Try to post something every few days. It might take you a couple of months to find your voice, the thing you want to share with the world, but it will come, you just have to start.
Again, want an edge over the competition? Blog. And let me know it.
Here is the brutal reality. You are not going to get most of the jobs you apply for. You are not even going to get an interview. When you send in your resume, understand that hundreds of others did the very same thing.
But when you get the interview, and you will get a few, know that you will most likely lose. So lose big.
I have interviewed over 500 people since I started Fanscape 12 years ago. Of those, 95 percent were nervous and told me what they thought I wanted to hear. Only a couple of them stood out and only one ever looked me in the eye, stood up, and told me I needed them. That person told me I was missing out on huge opportunities and that they would make those happen for me. That person told me that I didn't have to pay them much, that they would prove their value immediately, and that soon I would be paying them much more.
I hired that person. That person won more business for me than anyone ever had before. I've never forgotten that first meeting and everyone I've met since has been compared to that person in my mind.

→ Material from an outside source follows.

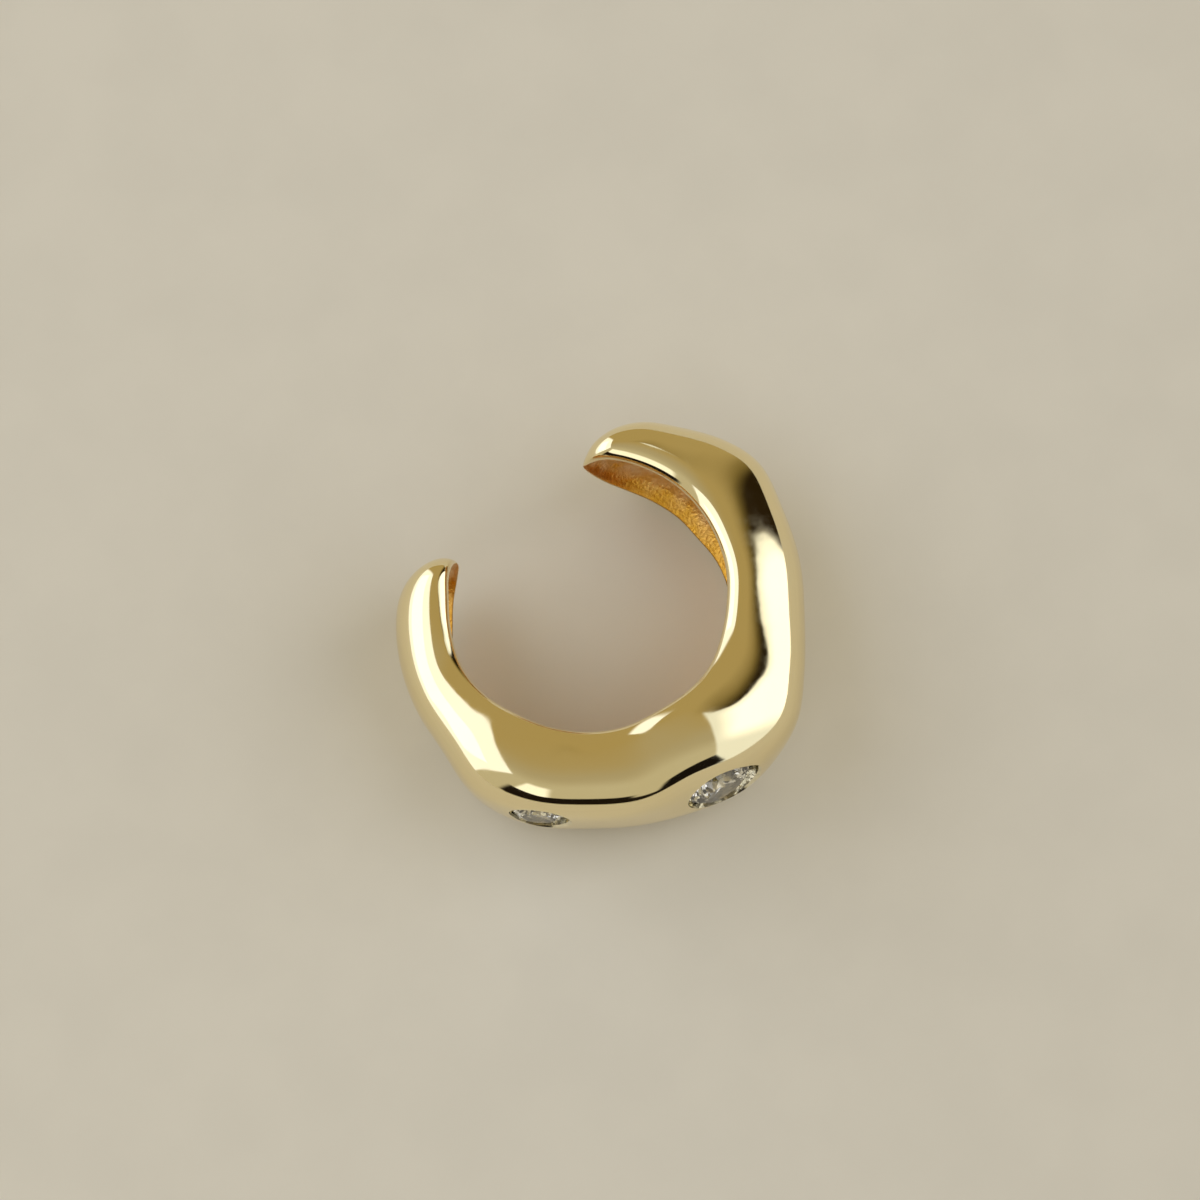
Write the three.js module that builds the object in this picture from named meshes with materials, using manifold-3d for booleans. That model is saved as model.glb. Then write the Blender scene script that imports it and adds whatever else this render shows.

Now a different boss might have been turned off by that approach. They might have thrown that person out of the office, but that's the risk you take. Remember, the odds are you are not going to get the job. So if you are going to lose, lose big.
In conclusion, what I've explained here is not difficult. It doesn't cost any money and it doesn't require any technical experience or training. Everyone can do it, but they don't.
It's up to you. You are setting out on the next great adventure in your life. Have fun with it. You are great and you know that, but you are about to meet a lot of people who don't know that yet. Follow my thoughts, create your personal brand, and you will, in fact, graduate with an edge.